Infertility can be caused by genetic abnormalities that may affect sperm production or sperm transport. There are three common genetic tests related to male infertility:
- Cystic Fibrosis Transmembrane Conductance Regulator (CFTR) Gene Mutations: This test can determine if you have cystic fibrosis (CF) or are a carrier of the disease. Men with cystic fibrosis typically do not have vas deferens, which is a condition known as congenital bilateral absence of the vas deferens (CBAVD). Testing should also be offered to the female partner in order to identify carriers of CF so couples understand their risk of passing this disease on to their offspring.
- Y-Chromosome Microdeletions (YCMD): This condition is associated with impairment in sperm production. 1 out of the 3 subtypes of YCMDs has the possibility of low amounts of sperm production, while the other 2 subtypes lead to a complete lack of sperm.
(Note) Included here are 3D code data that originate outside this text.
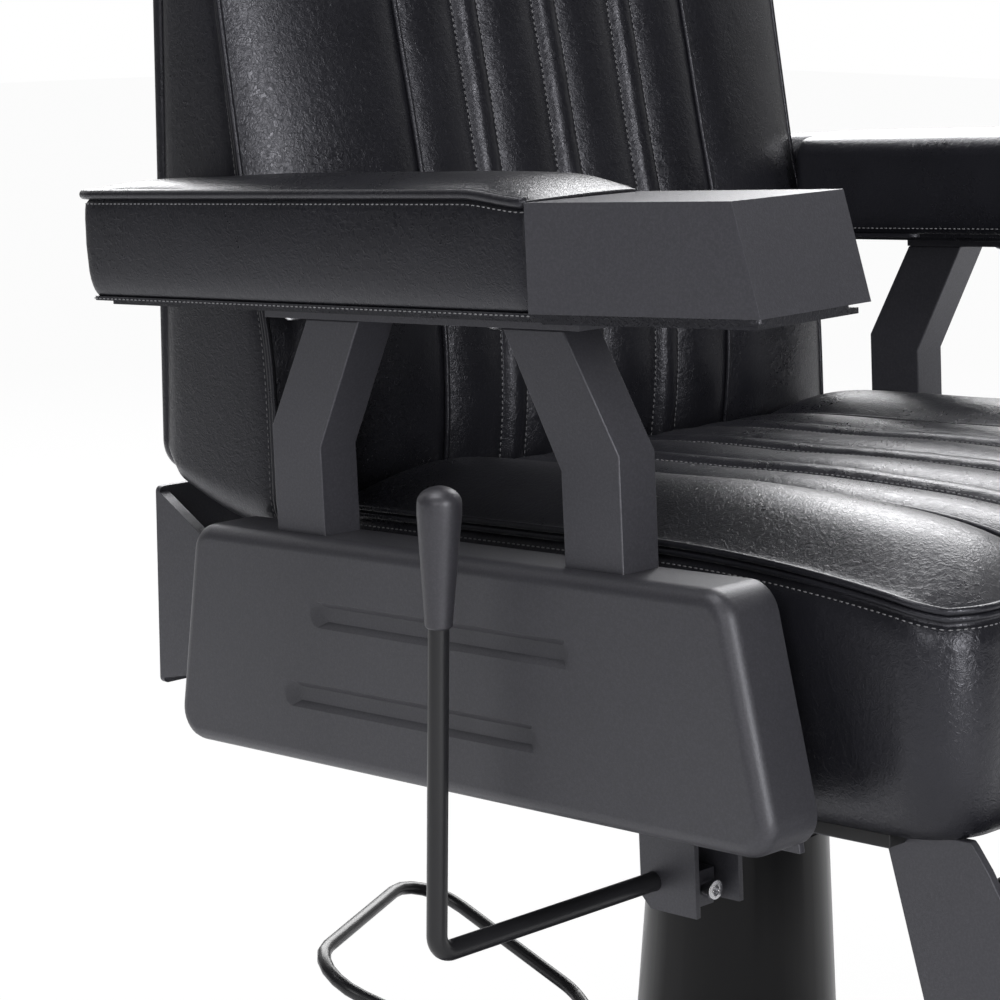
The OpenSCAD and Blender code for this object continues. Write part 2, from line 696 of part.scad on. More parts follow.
// Frame of the cap, at the outer end of the joint and turned inwards
module on_cap() {
    translate([arm_x1, -arm_joint, 0]) rotate([0, 0, -cap_turn]) children();
}
function cap_point(x, y) = [
    arm_x1 + x * cos(cap_turn) + y * sin(cap_turn),
    -arm_joint - x * sin(cap_turn) + y * cos(cap_turn)];
board_inset = 3;
board_step = 3.3;
board_step_inset = 13;
module arm_outline() {
    polygon([
        [arm_x1, arm_rear], [arm_x1, -arm_joint], cap_point(0, -cap_front),
        cap_point(-arm_w, -cap_front), cap_point(-arm_w, -board_inset), [arm_x0, -arm_joint],
        [arm_x0, arm_relief_y], [arm_relief_x, arm_relief_y + arm_relief_run],
        [arm_relief_x, arm_rear]]);
}
module arm_board(right) {
    color([0.05, 0.05, 0.06]) on_seat() on_side(right) translate([0, 0, arm_board_z]) {
        translate([0, 0, board_step]) linear_extrude(arm_board_t - board_step)
            offset(r = arm_round / 2) offset(delta = -arm_round / 2 - board_inset) arm_outline();
        linear_extrude(board_step) union() {
            offset(delta = -board_step_inset) arm_outline();
            offset(delta = -board_inset * 1.7) polygon([
                cap_point(0, 0), cap_point(0, -cap_front),
                cap_point(-arm_w, -cap_front), cap_point(-arm_w, 0)]);
        }
    }
}
arm_crown = 6;
arm_across_shares = [-1, -0.93, -0.8, -0.4, 0.4, 0.8, 0.93, 1];
arm_along_shares = [-1, -0.97, -0.6, -0.1, 0.3, 0.46, 0.53, 0.64, 0.8, 0.94, 1];
arm_level_shares = [0, 0.1, 0.5, 0.9, 1];
arm_inset_shares = [0, 0.03, 0.01, 0.035, 0.07];
arm_corner_share = 0.012;
arm_pad_len = arm_rear + arm_joint;
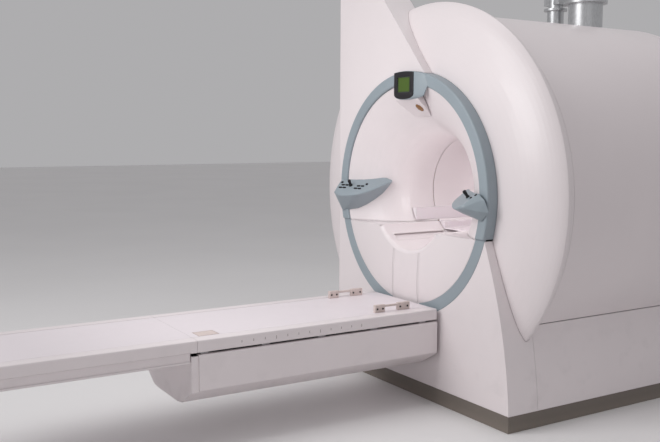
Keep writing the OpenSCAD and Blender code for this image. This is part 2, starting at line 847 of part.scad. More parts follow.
// Two bushed blocks on the posts, a plate between them and the two arm blades
module lift_carriage() {
    color([0.4, 0.42, 0.45]) difference() {
        union() {
            both_sides() {
                block(post_x - 24, post_x + 24, front + 38, front + 82, blade_z, blade_z + blade_h);
                block(blade_x - blade_t / 2, blade_x + blade_t / 2, trough_end - 220, front + 40,
                    blade_z, blade_z + blade_h);
            }
            block(-post_x - 20, post_x + 20, front + 38, front + 50, blade_z, blade_z + blade_h - 40);
            block(-40, 40, front + 38, front + 82, blade_z, blade_z + 60);
        }
        both_sides() translate([post_x, post_y, blade_z - 1]) cylinder(r = post_r + run_gap, h = blade_h + 2);
        translate([0, post_y, blade_z - 1]) cylinder(r = screw_r + 2, h = 80);
        translate([0, post_y, nut_z]) cylinder(r = nut_r + 0.05, h = 80);
    }
}

module lift_nut() {
    color([0.75, 0.6, 0.3]) translate([0, post_y, nut_z]) difference() {
        cylinder(r = nut_r, h = nut_h);
        translate([0, 0, -1]) cylinder(r = screw_r + run_gap, h = nut_h + 2);
    }
}

beam_x = blade_x + blade_t / 2 + seam;
beam_t = 26;
beam_z = 225;
saddle_z = rail_z - 22;
saddles = [for (i = [0 : 4]) trough_end - 60 - i * 295];

module table_frame() {
    color([0.45, 0.47, 0.5]) {
        both_sides() difference() {
            block(beam_x, beam_x + beam_t, trough_foot + 12, trough_end - 12, beam_z, saddle_z + 1);
            block(beam_x + 6, beam_x + beam_t + 1, trough_foot + 11, trough_end - 11,
                beam_z + 8, saddle_z - 8);
        }
        for (y = saddles) block(-table_half + 24.3, table_half - 24.3, y - 40, y, saddle_z, rail_z - seam);
        for (y = saddles) block(-beam_x - 1, beam_x + 1, y - 30, y - 18, saddle_z - 40, saddle_z + 1);
    }
}

// Section of the trough, moved inwards by t
function trough_section(t) = [[table_half - 4.3 - t, trough_top - 4 + (t > 0 ? 5 : 0)],
    [table_half - 4.3 - t, 272 + t * 0.4],
    [172 - t * 0.5, trough_bottom + 6 + t], [120, trough_bottom + t], [-120, trough_bottom + t],
    [-172 + t * 0.5, trough_bottom + 6 + t], [-table_half + 4.3 + t, 272 + t * 0.4],
    [-table_half + 4.3 + t, trough_top - 4 + (t > 0 ? 5 : 0)]];

slide_z = 412;
slide_h = 13;

module trough_shell() {
    color(warm) difference() {
        upright(trough_foot, trough_end, trough_section(0));
        upright(trough_foot + 5, trough_end - 5, trough_section(3.7));
        // Gates for the arm blades and the foot extension's runners
        both_sides() {
            block(blade_x - blade_t, blade_x + blade_t, trough_end - 6, trough_end + 1,
                blade_z - 6, blade_z + blade_h + 6);
            block(runner_x - 14, runner_x + 14, trough_foot - 1, trough_foot + 6,
                slide_z - 4, trough_top + 1);
        }
    }
}

module side_panels() {
    color(warm) both_sides() upright(trough_foot + 34, trough_end - 2,
        [[table_half - 4, 274], [table_half, 278], [table_half, trough_top - 8],
        [table_half - 3, trough_top], [table_half - 24, trough_top],
        [table_half - 24, trough_top - 3.7], [table_half - 4, trough_top - 3.7]]);
}

shelf_z = top_z - board_t - seam;
rail_in = board_half + 2.5;

// Section of a side rail: soft top edge, groove beside the board, shelf under it
module rail_section(y0, y1, low) {
    upright(y0, y1, concat([[table_half - (low < rail_z ? 8 : 3), low],
        [table_half - (low < rail_z ? 8 : 0), rail_z + 1], [table_half, rail_z + 4]],
        [for (a = [0 : 22.5 : 90]) [table_half - 7 + 7 * cos(a), top_z - 7 + 7 * sin(a)]],
        [[rail_in, top_z], [rail_in, shelf_z], [200, shelf_z], [200, rail_z], [table_half - 40, low]]));
}

module table_rails() {
    color(warm) both_sides() difference() {
        rail_section(seam_y + seam, table_end, rail_z);
        // Undercut of the end towards the gantry
        translate([0, table_end, rail_z]) rotate([-15, 0, 0]) block(0, table_half + 5, 0, 40, -30, 80);
    }
}

runner_x = table_half - 30;

// Rails of the foot end, with the runners that reach into the trough
module foot_extension() {
    color(warm) {
        both_sides() {
            rail_section(foot_end, trough_foot - 3, slide_z);
            rail_section(trough_foot - 4, seam_y - seam, rail_z);
            block(runner_x - 10, runner_x + 10, seam_y - 40, seam_y + 600, slide_z, slide_z + slide_h - 1);
            block(table_half - 22, table_half - 3, foot_end, trough_foot - 4, slide_z - 8, slide_z);
        }
        block(-table_half + 6, table_half - 6, foot_end, foot_end + 10, slide_z - 8, top_z - board_t - 1);
    }
}

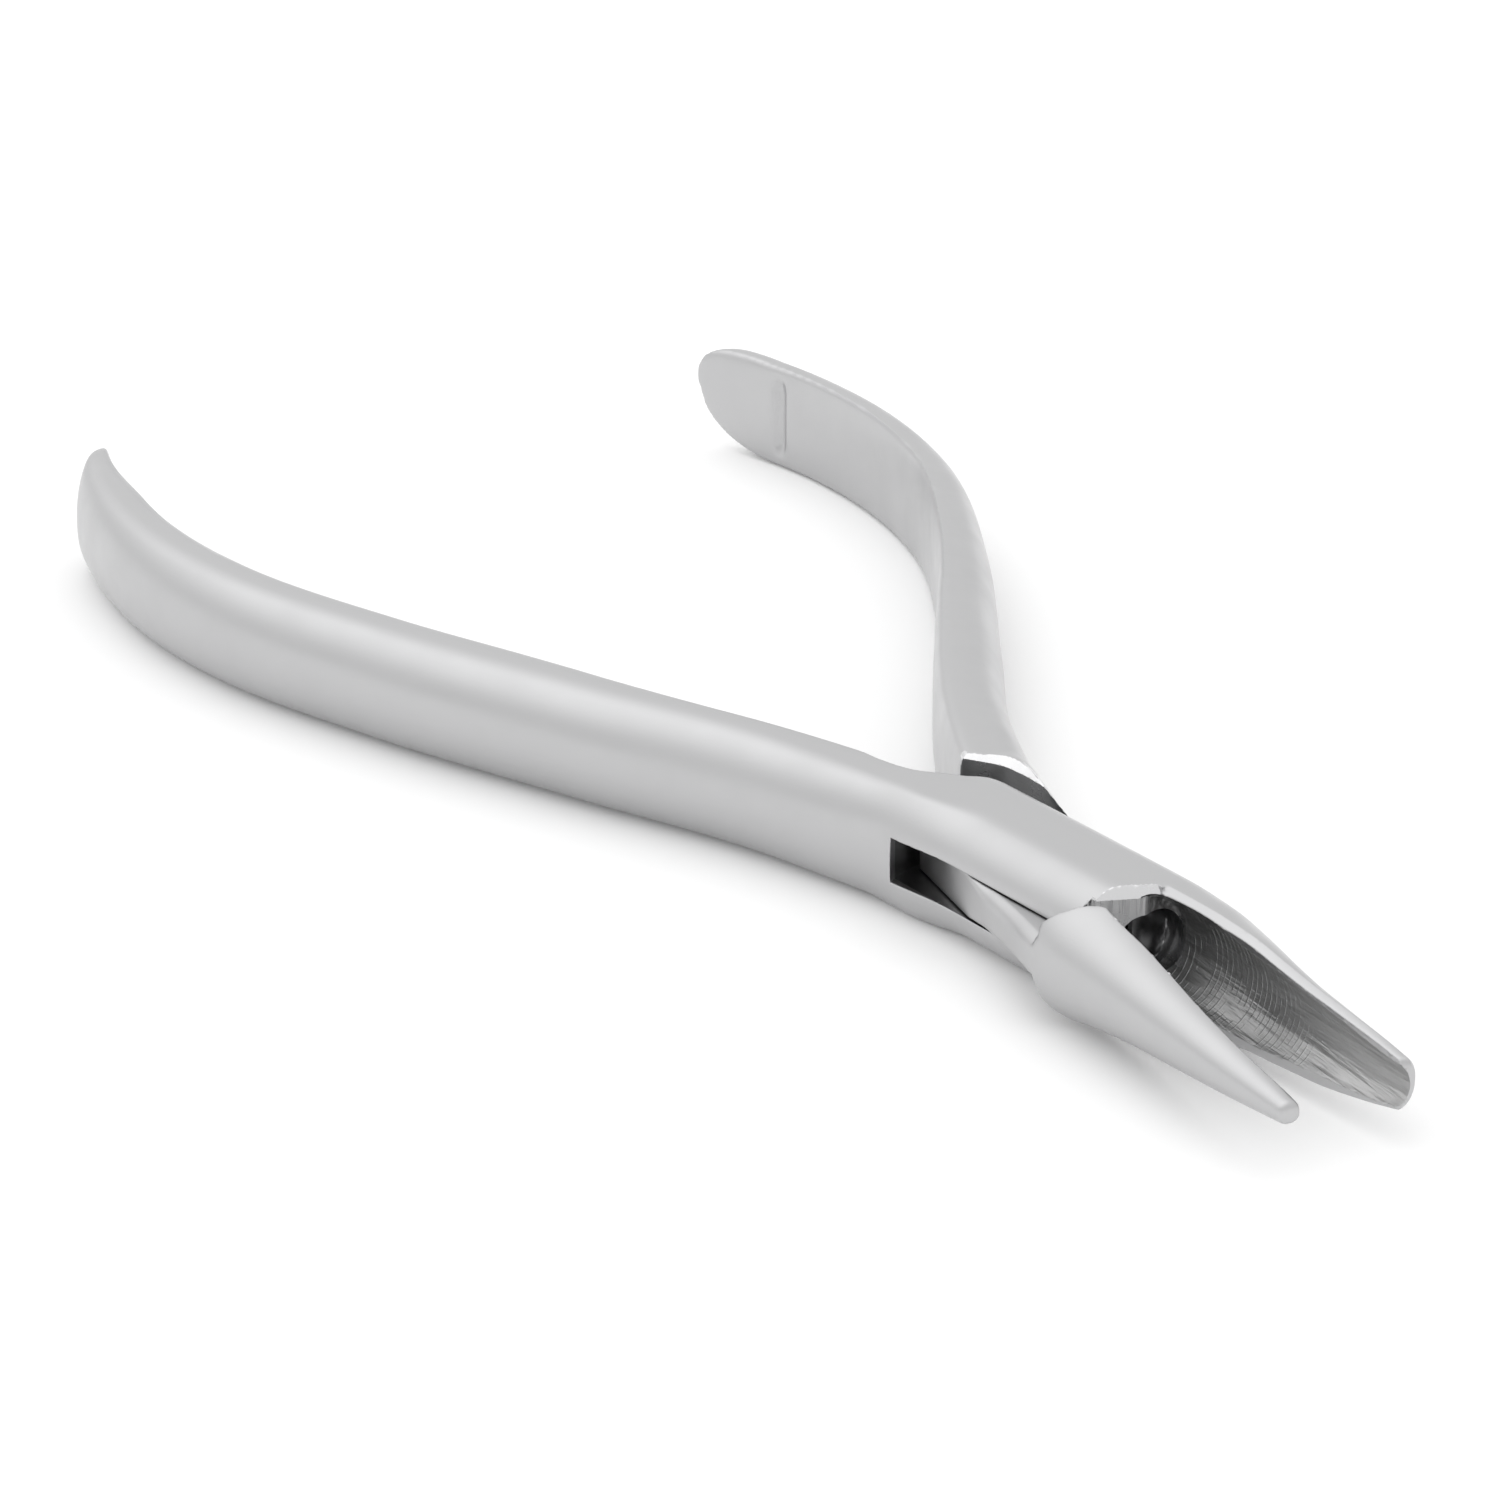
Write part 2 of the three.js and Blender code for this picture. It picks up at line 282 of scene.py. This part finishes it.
shoulder = smooth_curve(
    (-16, -2.0), (-13.6, -0.3), (-12.43, 0.91), (-10.99, 2.27), (-9.25, 2.98),
    (-6.68, 3.53), (-3, 4.2), (0, 4.9), (4, 6)
)
knuckle = smooth_curve(  # x for each y
    (-6, 8.2), (-4.22, 10.0), (-3.6, 10.83), (-2.85, 11.55), (-2.05, 11.95),
    (-1.2, 12.5), (-0.5, 13), (0.6, 13.5)
)
inner_flat = smooth_curve(
    (9.5, -0.8), (13, -0.62), (15, -0.3), (17, 0.05), (20, 0.33), (24, 0.5), (30, 1.0), (37.5, 2.3)
)
cone_radius = smooth_curve(
    (4, 4.1), (7, 4.3), (9, 4.42), (11, 4.42), (12.5, 4.2), (14, 3.82), (16, 3.4), (19, 2.85),
    (24, 2.17), (30, 1.42), (35.5, 0.7)
)
cone_axis = smooth_curve((4, -0.25), (9, -0.3), (15, -0.22), (22, 0.06), (30, 0.62), (35.5, 1.15))
SHOULDER_CHAMFER = 0.6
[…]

- Karyotype: The karyotype test analyzes all chromosomes to check for abnormalities. Extra or missing chromosomes can result in impaired sperm production. An example of this condition is Klinefelter Syndrome, which is characterized by an extra sex chromosome, resulting in XXY rather than XY.
YCMD and karyotype testing should be obtained in all men with fewer than 5 million sperm per mL on semen analysis.